▶ GIVEN REQUEST
Locate each line below that includes "bodies" and reproduce it.

▶ SUPPLIED DATA
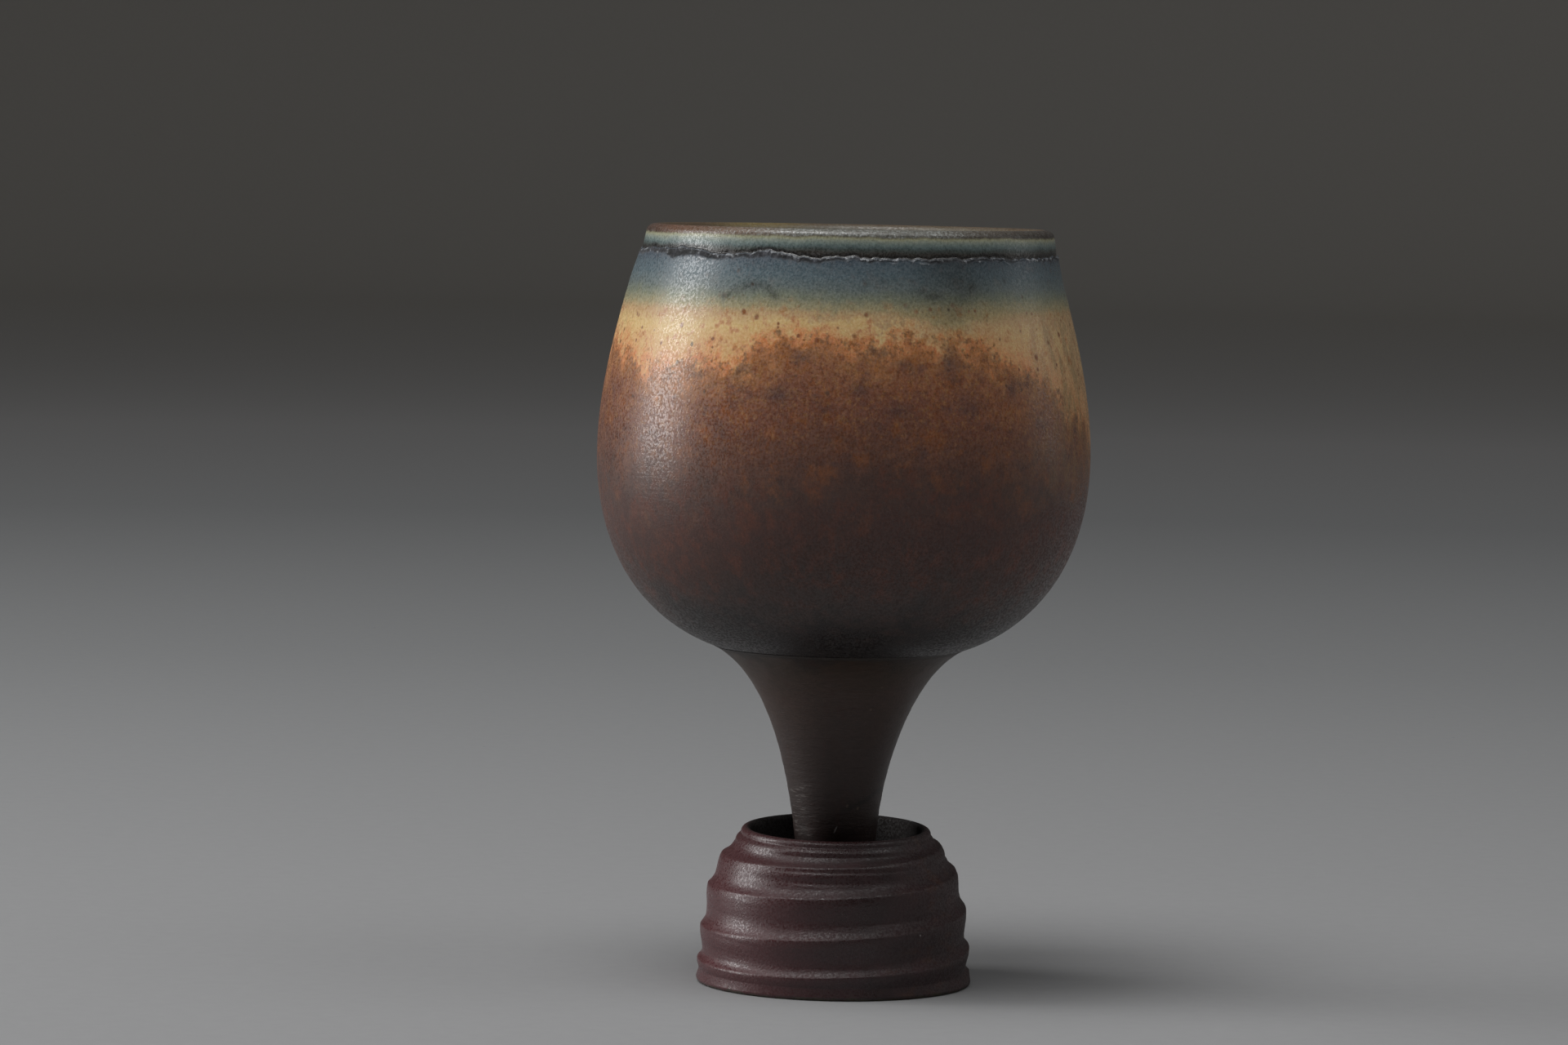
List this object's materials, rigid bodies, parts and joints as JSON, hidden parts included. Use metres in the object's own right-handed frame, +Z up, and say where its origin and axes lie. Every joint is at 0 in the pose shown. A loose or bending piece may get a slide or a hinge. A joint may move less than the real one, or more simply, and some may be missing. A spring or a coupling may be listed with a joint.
{
  "type": "footed vase",
  "caption": "Small thrown stoneware vase: rounded goblet bowl on a trumpet stem that stands in a ribbed, dished foot.",
  "frame": {"origin": "centre of the foot's ring, on the surface that the vase stands on", "axes": "+Z up along the axis of throwing, from the foot to the lip; -Y towards the front, the side that faces the camera in the picture; +X to the right"},
  "size_m": [0.0522, 0.0522, 0.08],
  "materials": {
    "bowl_glaze": "satin iron glaze shading from pale green collar and slate blue through ochre and rust to dark brown",
    "stem_glaze": "satin black-brown glaze",
    "foot_glaze": "satin maroon-brown glaze, bare clay on the ring it stands on",
    "slip": "thin dark glaze over luting slip"
  },
  "bodies": {
    "root": {"foot": "foot_glaze", "foot_slip": "slip", "stem": "stem_glaze", "bowl_slip": "slip", "bowl": "bowl_glaze"}
  },
  "joints": []
}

▶ TASK ANSWER
List this object's materials, rigid bodies, parts and joints as JSON, hidden parts included. Use metres in the object's own right-handed frame, +Z up, and say where its origin and axes lie. Every joint is at 0 in the pose shown. A loose or bending piece may get a slide or a hinge. A joint may move less than the real one, or more simply, and some may be missing. A spring or a coupling may be listed with a joint.
  "bodies": {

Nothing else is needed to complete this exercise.